Se as metas para o crescimento do PIB transalpino eram consideradas demasiado otimistas pela Comissão, o desenrolar de 2019 tem confirmado as más perspetivas de Bruxelas. O próprio governo transalpino já trabalha com uma meta para o crescimento da economia de apenas 0,1%, bem abaixo dos 1% inscritos no orçamento. A deterioração do quadro macroeconómica levou a Comissão a rever as estimativas, prevendo agora défices de 2,5% do PIB neste ano e de 3,5% em 2020.
Fricção com UE e governo tremido
A perspetiva de nova confrontação com Bruxelas não surge no melhor momento para o governo eurocético chefiado por Giuseppe Conte. É que as eleições europeias de domingo abriram novas brechas no seio da coligação. Enquanto a Liga de Salvini duplicou a votação face às legislativas de março do ano passado, garantindo o estatuto de maior partido italiano, o 5 Estrelas de Luigi Di Maio, que venceu há um ano, passou a terceira força.
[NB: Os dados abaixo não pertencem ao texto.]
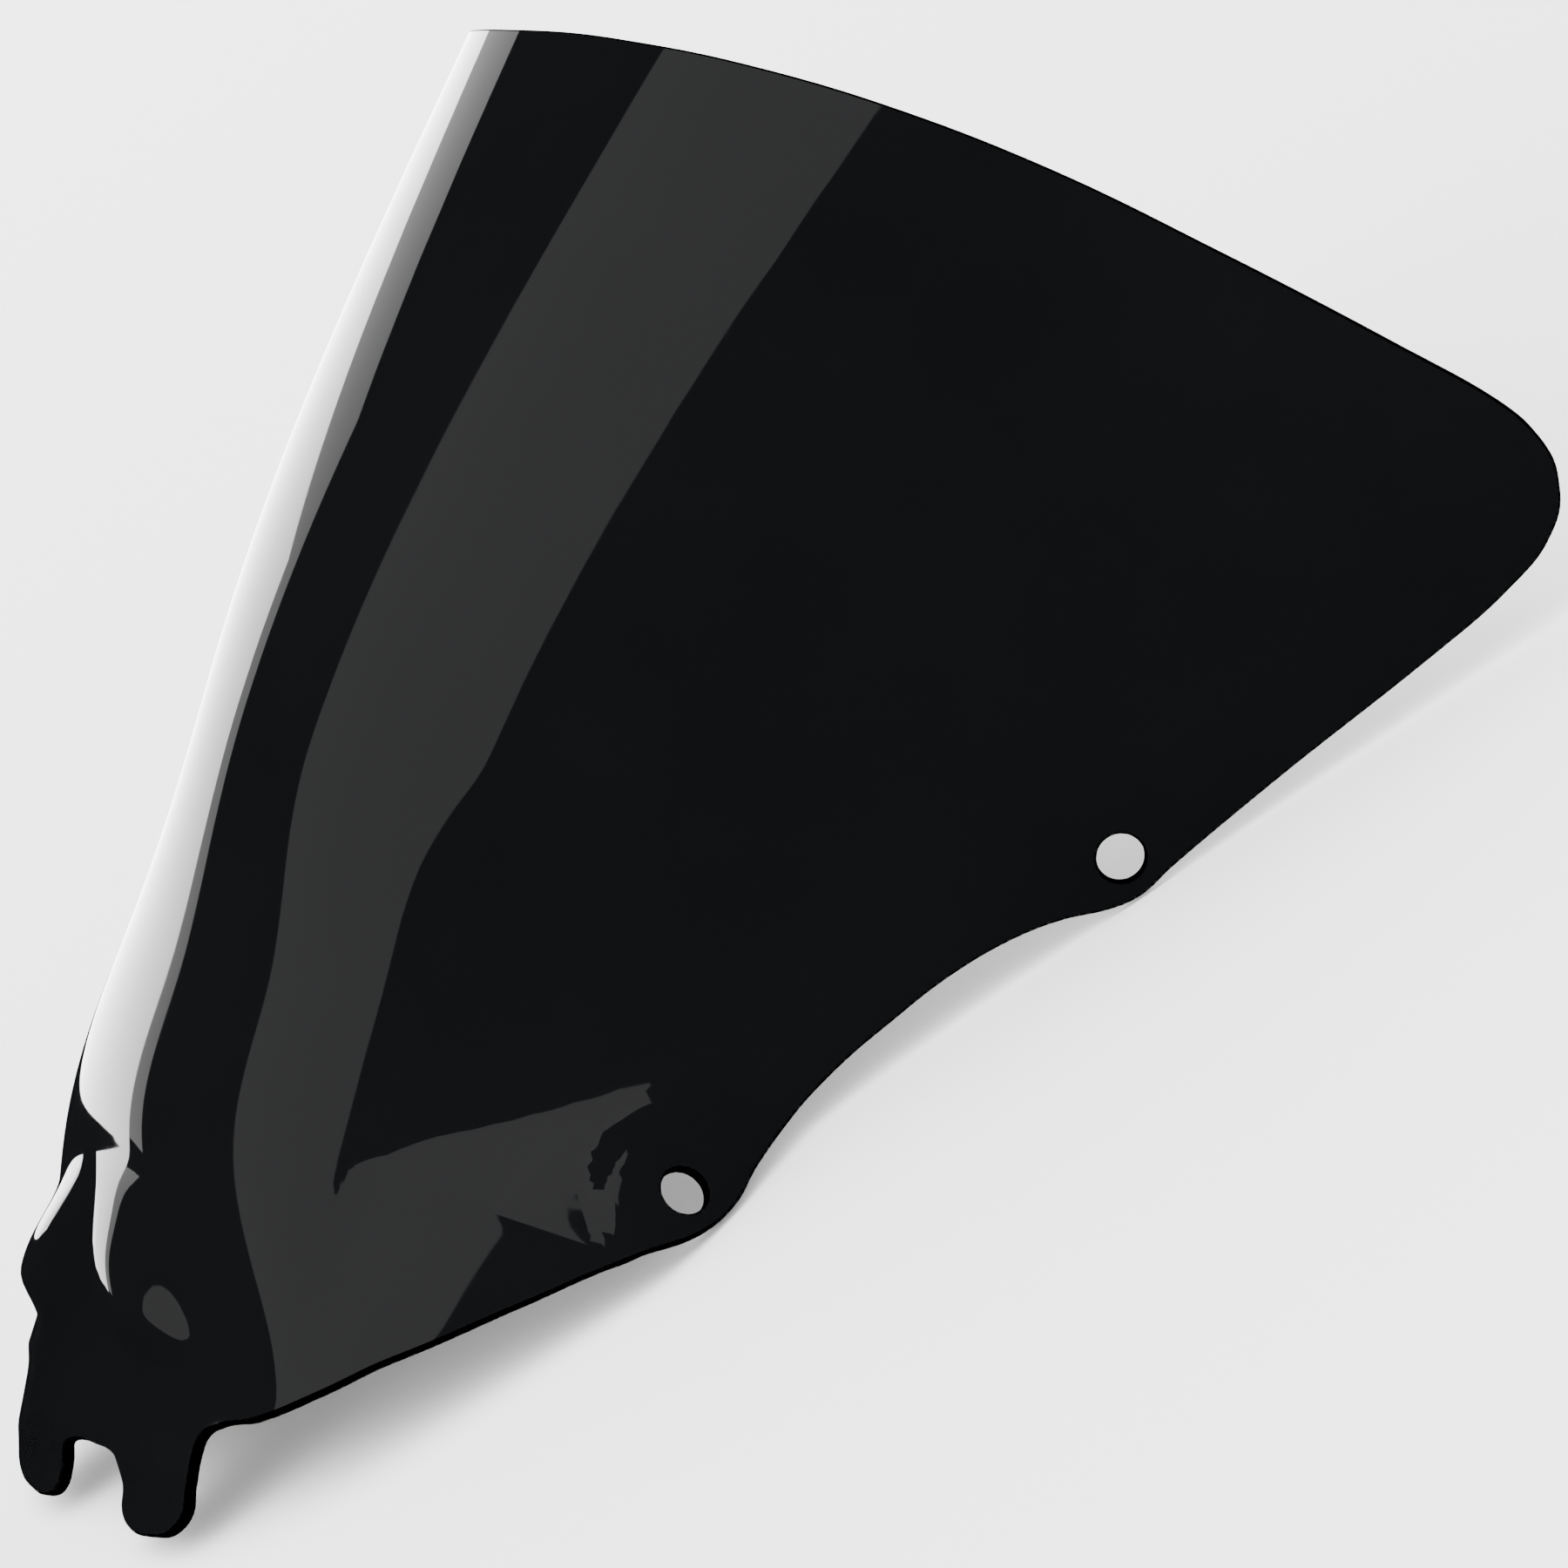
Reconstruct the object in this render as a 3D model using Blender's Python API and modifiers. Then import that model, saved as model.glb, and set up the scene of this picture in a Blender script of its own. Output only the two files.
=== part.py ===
"""Motorcycle windshield screen: one moulded sheet with a forked nose and four fastener holes.

Blender 4.5 script. Metres, +Z up. The nose points along -Y, the rider sits towards +Y, and
X = 0 is the plane of symmetry. The screen rests on its four fastener lobes, and the middle of
the bottom of its box is the origin.

The form is described in its own frame, in millimetres: a station runs up the crest from the
front holes to the trailing edge, a depth is measured square to the crest, and an arch angle
runs from the crest (0) down the flank.
"""
import math

import bmesh
import bpy
import numpy as np
from mathutils import Vector
from mathutils.geometry import delaunay_2d_cdt, interpolate_bezier

MM = 0.001

# Sheet and holes
THICKNESS = 3.0
HOLE_DIAMETER = 11.0
SEAT_RADIUS = 13.0
SEAT_BLEND = 24.0
FRONT_HOLE = (-16.5, 101.2)
REAR_HOLE = (88.5, 167.0)

# Attitude: the angle of the crest line above the ground
SPINE_PITCH = math.radians(31.7)

# Arch sections, square to the crest
STATIONS = (-135, -95, -50, 0, 90, 215)
HALF_WIDTHS = (76, 98, 104, 112, 140.5, 197)
ARCH_HEIGHTS = (7, 32.5, 150, 224, 290, 405)
CREST_STATIONS = (-135, -95, -50, 0, 70, 140, 215)
CREST_DEPTHS = (37, 26, 5.2, 0, -5.4, -5.5, 0)

# Below this station the arch turns blunter than an ellipse, fully so after the run
BLUNT_FROM = 60.0
BLUNT_RUN = 95.0
BLUNT_NOSE = 0.35

# Two ridges that part below the crest and die out on the flat tongue
RIDGE_STATIONS = (-50, -74, -84, -100, -135)
RIDGE_OFFSETS = (1, 22, 31, 38, 42)
RIDGE_START = -48.0
RIDGE_RUN = 41.0
RIDGE_HEIGHT = 11.0
RIDGE_SHOULDER = 37.0
JOGGLE_START = -83.0
JOGGLE_RUN = 14.0
RIB_HEIGHT = 3.0
RIB_END = -116.0
RIB_FADE = 8.0

# Lower front flange, which turns outwards below a valley line
FLANGE_SLOPE = 0.46
FLANGE_VALLEY_DEPTH = 37.0
FLANGE_VALLEY_STATION = -40.0
FLANGE_VALLEY_RISE = 1.03
FLANGE_END_DEPTH = 90.0
FLANGE_SOFTNESS = 9.0

# Half outline. The first run is (station, distance from the middle), the others are
# (station, depth).
NOSE_OUTLINE = (
    (-116.0, 0.0), (-116.2, 10.0), (-118.0, 19.0), (-122.0, 22.5), (-128.3, 24.8), (-131.2, 32.5),
    (-131.0, 45.0), (-128.2, 57.0), (-124.0, 62.5), (-118.0, 64.2), (-110.5, 64.2), (-105.3, 66.0),
    (-102.3, 71.5),
)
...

Devido ao mau resultado, Di Maio decidiu submeter-se a uma moção de confiança junto dos militantes do 5 Estrelas. O resultado é incerto, mas certo é que o 5 Estrelas parece estar a perder apoio com a entrada no governo, precisamente o contrário do que sucede com a Liga. Por outro lado, Di Maio opõe-se a um novo confronto com as instituições europeias, desde logo pelos efeitos adversos decorrentes da subida dos juros da dívida.
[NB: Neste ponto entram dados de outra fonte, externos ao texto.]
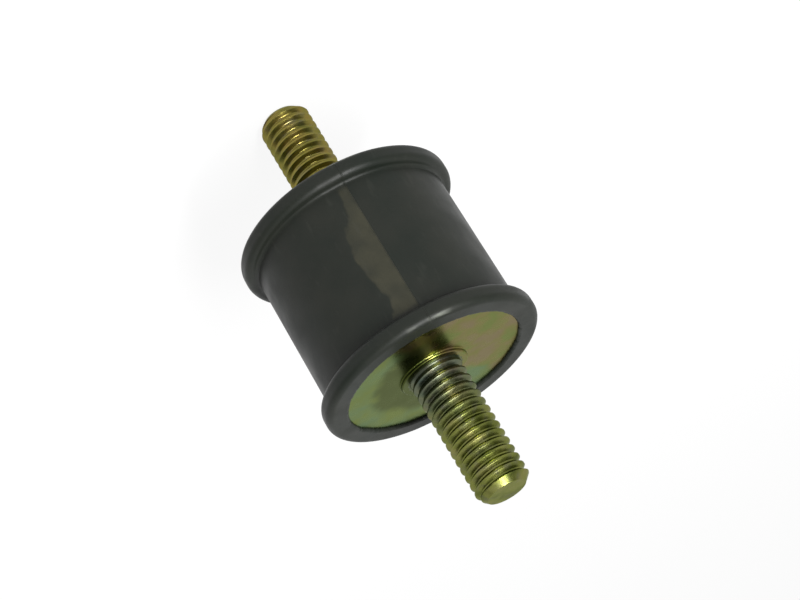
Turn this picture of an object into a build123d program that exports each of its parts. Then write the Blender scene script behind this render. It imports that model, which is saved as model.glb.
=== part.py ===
from build123d import *
import os

# Bobbin vibration mount: a rubber bobbin with a steel plate and a threaded stud bonded into each end.
# Millimetres, +Z up along the studs. The origin is the centre of the lower seating face, so what
# the lower stud is bolted through has its top surface at z = 0.

# Rubber bobbin
seat_to_seat = 21.0  # between the two rubber end faces
body_diameter = 22.5
lip_overhang = 1.25  # how far each lip stands out from the body
lip_thickness = 2.1
lip_edge_radius = 0.75
lip_root_radius = 0.4  # fillet between a lip and the body
window_edge_radius = 0.15  # rounding of the rubber around the bare steel

# End plates
plate_thickness = 1.5
plate_recess = 0.35  # depth of the bare steel below the rubber end face
rim_cover = 1.5  # rubber outside the plate's rim
face_cover = 1.0  # width of the rubber lapped over the plate's outer face
plate_edge_radius = 0.2

# Collar drawn up round the hole in each plate, its rim level with the rubber end face
collar_wall = 0.6
collar_rim_radius = 0.15
collar_root_radius = 0.15

# Studs, M6
thread_diameter = 6.0
stud_length = 15.0  # from the rubber end face
tip_chamfer = 0.8
head_overhang = 1.7  # how far the head stands out from the neck
head_thickness = 2.0
head_edge_radius = 0.4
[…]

A inversão na relação de forças entre os aliados conjunturais de governo leva os analistas italianos a considerar a possibilidade de rutura. O primeiro-ministro Conte já veio a público assegurar que não está em causa a estabilidade e a continuidade deste inédito governo de aliança, porém nesta fase é precipitado avançar com qualquer tipo garantia que remeta para lá do curto prazo. Salvini continua a disparar para todos os lados, incluindo contra o parceiro de governo, o que não é de estranhar porque a realização de novas eleições tenderia a reforçá-lo.